|
SYDNEY, AUSTRALIA - Mining companies threatening an exodus of investment from Australia over its proposed "super tax" may struggle to find better prospects in a world of finite resources, analysts say.
Canberra's proposal to update its current royalties system with a 40 percent tax on resources firms' profits has prompted a savage industry backlash, with dire warnings that it will drive investment offshore.
The government wants a greater share of the spoils of an Asian-driven mining boom that is tipped to last decades, but critics argue that the tax will kill the industry, which has been described as Australia's economic golden goose.
Global giants BHP Billiton and Rio Tinto are reviewing all their local operations and mid-tier iron ore miner Fortescue has suspended two projects, while a war of words rages about the levy imposed on profits above six percent.
Rio has declared the tax its top regulatory risk worldwide and left Australian expansion plans on hold in favour of building up its Canadian business.
"There are plenty of investment opportunities globally, and countries with lower, stable tax regimes will be the winners at Australia's expense," Rio boss Tom Albanese told shareholders this week.
Critics say South Africa, Canada and South America stand to gain if the resources giants head elsewhere, but Johannesburg analyst Nick Goodwin said mineral deposits in most developed nations were already under claim.

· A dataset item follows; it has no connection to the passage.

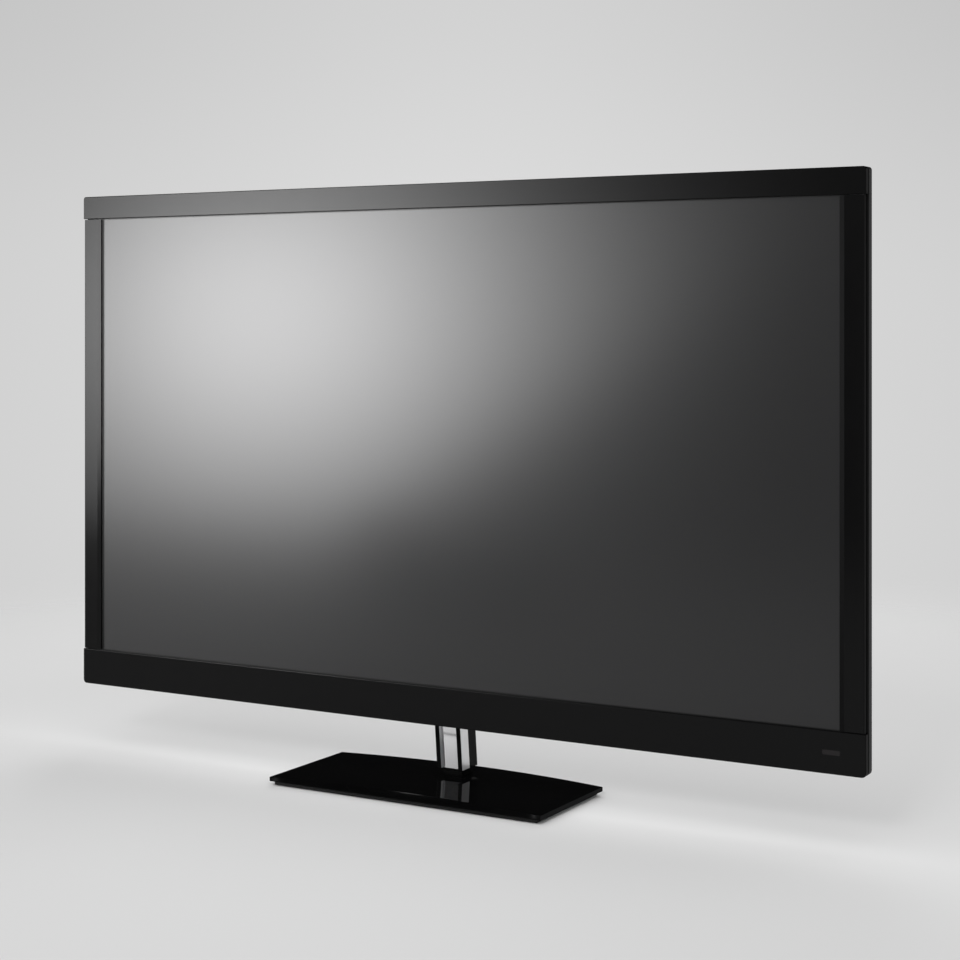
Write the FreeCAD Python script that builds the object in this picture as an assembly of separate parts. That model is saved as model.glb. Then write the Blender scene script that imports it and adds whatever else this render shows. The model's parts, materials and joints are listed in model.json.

"You're going to have to go to the Congo or wherever," he told AFP, adding that these types of countries would be more unstable.
"This is what the Australian government knows. They can threaten, but there's nowhere to go to. You can't just replace these mines. You can threaten to pull out of a country because of a tax regime, but where do you find the resources?"
Haytham Hodaly of Vancouver's Salman Partners said mining firms were "just posturing at this point", while Toronto analysts said it would be difficult to walk away from Australia's gold and iron ore deposits -- considered among the best in the world.
The more dominant fear was that the move would have a domino effect and prompt other countries to alter their tax regimes, said Saul Eslake, chief economist with Australia's ANZ Banking Group.
"We've heard Canada say that they're not going to, but we're also aware that, for example, Brazil has expressed interest in what Australia is doing, the Indian government has imposed higher taxes on the proceeds of exports of iron ore and the like," Eslake said.
He said mining firms were unlikely to ditch projects already underway and any shift of capital away from Australia would not happen immediately.
"Of course there are other places in different parts of the world that big mining companies can invest in, but they have risks of their own, including the operating environment, political circumstances and the like," said Eslake.
Resources shares have plummeted since the May 2 announcement of the tax plan, with both BHP and Rio losing about five percent of their value, while the Australian dollar has suffered losses.
One Sydney-based analyst said Australia's reputation had been damaged by the proposal, which he described as a "quantum shift" of policy by centre-left Prime Minister Kevin Rudd.
"I speak to international investors and they've all been scratching their heads going 'What the hell is this guy thinking?'" said the analyst, who declined to be named.